U.S. Sues eBay For Allegedly Violating 3 Environmental Laws

On Wednesday, the Justice Department filed a lawsuit against e-commerce marketplace, eBay, accusing the company of “unlawfully selling and distributing” over 371,000 products that violate three environmental laws.

“Laws that prohibit selling products that can severely harm human health and the environment apply to e-commerce retailers like eBay just as they do to brick-and-mortar stores,” Assistant Attorney General Todd Kim of the Justice Department’s Environment and Natural Resources Division, said in the release. “We are committed to preventing the unlawful sale and distribution of emissions-defeating devices and dangerous chemicals that, if used improperly, can lead to dire consequences for individuals and communities.”
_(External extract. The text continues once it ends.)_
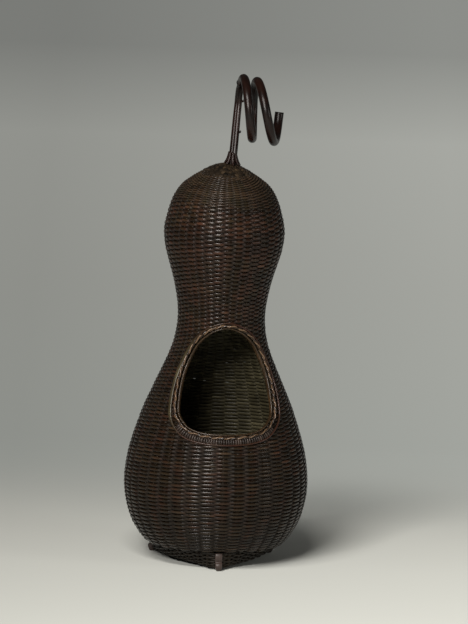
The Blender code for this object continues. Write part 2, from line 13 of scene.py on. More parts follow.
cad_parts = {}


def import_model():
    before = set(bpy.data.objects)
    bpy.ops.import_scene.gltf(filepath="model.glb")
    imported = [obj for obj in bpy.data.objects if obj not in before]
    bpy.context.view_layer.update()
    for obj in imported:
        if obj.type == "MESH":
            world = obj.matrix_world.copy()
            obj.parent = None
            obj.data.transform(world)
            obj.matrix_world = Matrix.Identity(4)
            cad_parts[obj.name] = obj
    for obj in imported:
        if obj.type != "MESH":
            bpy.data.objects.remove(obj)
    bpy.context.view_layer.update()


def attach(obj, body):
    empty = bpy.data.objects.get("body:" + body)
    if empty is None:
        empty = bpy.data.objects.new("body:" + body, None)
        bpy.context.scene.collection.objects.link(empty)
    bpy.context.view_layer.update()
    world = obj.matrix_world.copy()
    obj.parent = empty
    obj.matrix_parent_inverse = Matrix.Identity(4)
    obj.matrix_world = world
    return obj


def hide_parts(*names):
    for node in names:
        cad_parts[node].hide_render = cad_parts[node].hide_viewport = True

The complaint, filed in the U.S. District Court for the Eastern District of New York, alleges that eBay engaged in the sale, promotion, or facilitation of over 343,000 aftermarket defeat devices, which disable motor vehicle emission controls and elevate emissions, including harmful substances such as carbon monoxide and nitrogen oxides, thus violating the Clean Air Act (CAA).

Related: U.S. Government and 17 States Sue Amazon Over Alleged Anticompetitive Practices That Led to Higher Prices for Consumers

The complaint also alleges that eBay violated the Fungicide, and Rodenticide Act (FIFRA) by improperly distributing or selling at least 23,000 “unregistered, misbranded, or restricted-use” pesticide products — pesticides that are not available for purchase by the general public, as prohibited by the EPA.

Finally, the complaint contends that eBay violated the Toxic Substances Control Act (TSCA) by distributing more than 5,600 items in breach of the TSCA Methylene Chloride Rule, by selling products that contain methylene chloride in paint and coating removal products, which impose “unreasonable risks” associated with the products, including fatalities.

In a statement, eBay called the lawsuit “entirely unprecedented,” and that the company will “vigorously defend itself.”

“We dedicate significant resources, implement state-of-the-art technology and ensure our teams are properly trained to prevent prohibited items from being listed on the marketplace,” the company added.

The complaint is seeking a halt of eBay’s practices that broke the CAA, FIFRA, and TSCA laws, as well as calling on eBay to pay civil penalties for CAA violations, which could amount to billions with a penalty of $5,580 for each violation, per Reuters.